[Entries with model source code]
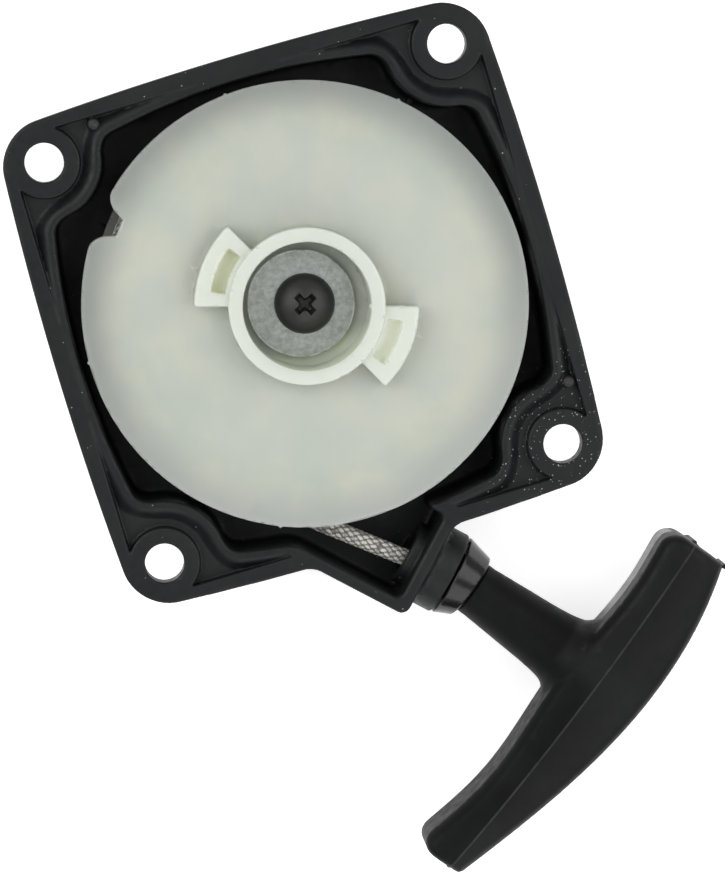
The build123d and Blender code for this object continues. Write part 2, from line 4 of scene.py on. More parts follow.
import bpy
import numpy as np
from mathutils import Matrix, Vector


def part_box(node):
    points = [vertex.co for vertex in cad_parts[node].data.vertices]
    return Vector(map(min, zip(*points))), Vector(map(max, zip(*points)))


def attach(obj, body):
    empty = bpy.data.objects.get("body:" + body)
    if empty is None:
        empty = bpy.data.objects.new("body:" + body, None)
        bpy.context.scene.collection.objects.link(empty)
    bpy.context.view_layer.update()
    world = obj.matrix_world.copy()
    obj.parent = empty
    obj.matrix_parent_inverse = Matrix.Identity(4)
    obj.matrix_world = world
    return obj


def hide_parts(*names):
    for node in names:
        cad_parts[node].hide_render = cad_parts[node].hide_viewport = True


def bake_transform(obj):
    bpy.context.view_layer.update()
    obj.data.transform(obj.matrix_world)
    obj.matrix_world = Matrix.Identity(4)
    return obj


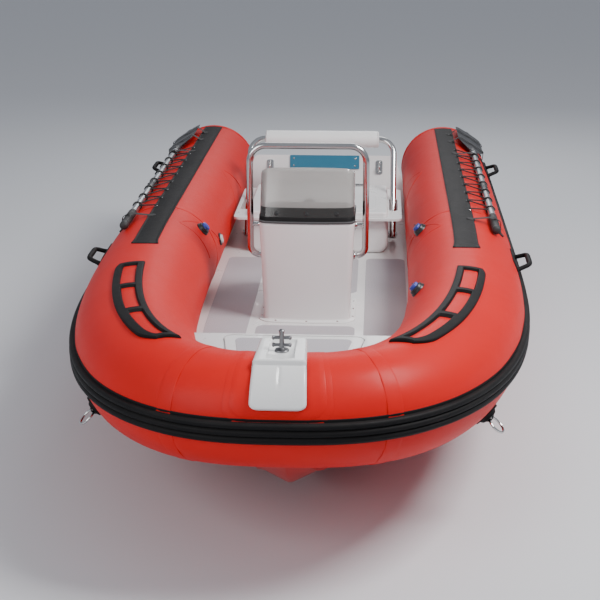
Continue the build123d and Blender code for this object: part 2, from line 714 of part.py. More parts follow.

**Aim of the exercise**
Reproduce the complete data exactly as presented above.

**Reply**
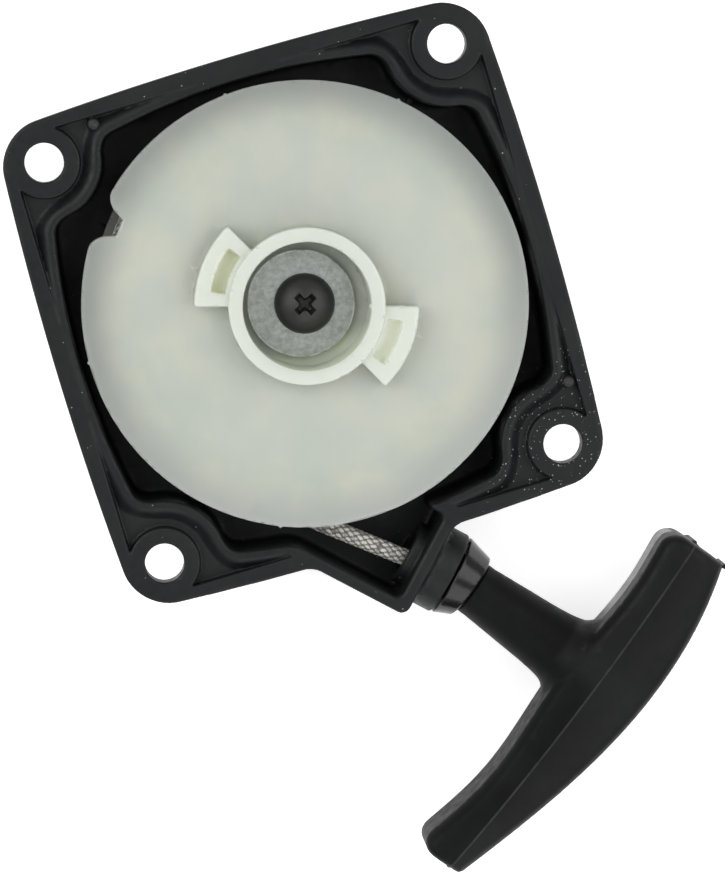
The build123d and Blender code for this object continues. Write part 2, from line 4 of scene.py on. More parts follow.
import bpy
import numpy as np
from mathutils import Matrix, Vector


def part_box(node):
    points = [vertex.co for vertex in cad_parts[node].data.vertices]
    return Vector(map(min, zip(*points))), Vector(map(max, zip(*points)))


def attach(obj, body):
    empty = bpy.data.objects.get("body:" + body)
    if empty is None:
        empty = bpy.data.objects.new("body:" + body, None)
        bpy.context.scene.collection.objects.link(empty)
    bpy.context.view_layer.update()
    world = obj.matrix_world.copy()
    obj.parent = empty
    obj.matrix_parent_inverse = Matrix.Identity(4)
    obj.matrix_world = world
    return obj


def hide_parts(*names):
    for node in names:
        cad_parts[node].hide_render = cad_parts[node].hide_viewport = True


def bake_transform(obj):
    bpy.context.view_layer.update()
    obj.data.transform(obj.matrix_world)
    obj.matrix_world = Matrix.Identity(4)
    return obj


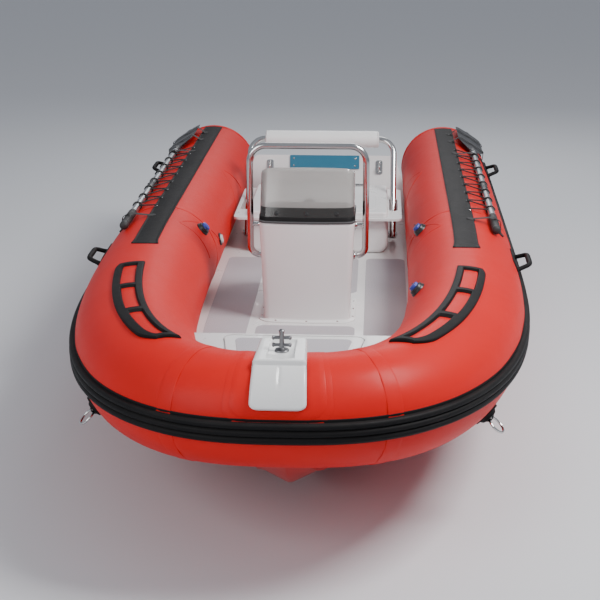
Continue the build123d and Blender code for this object: part 2, from line 714 of part.py. More parts follow.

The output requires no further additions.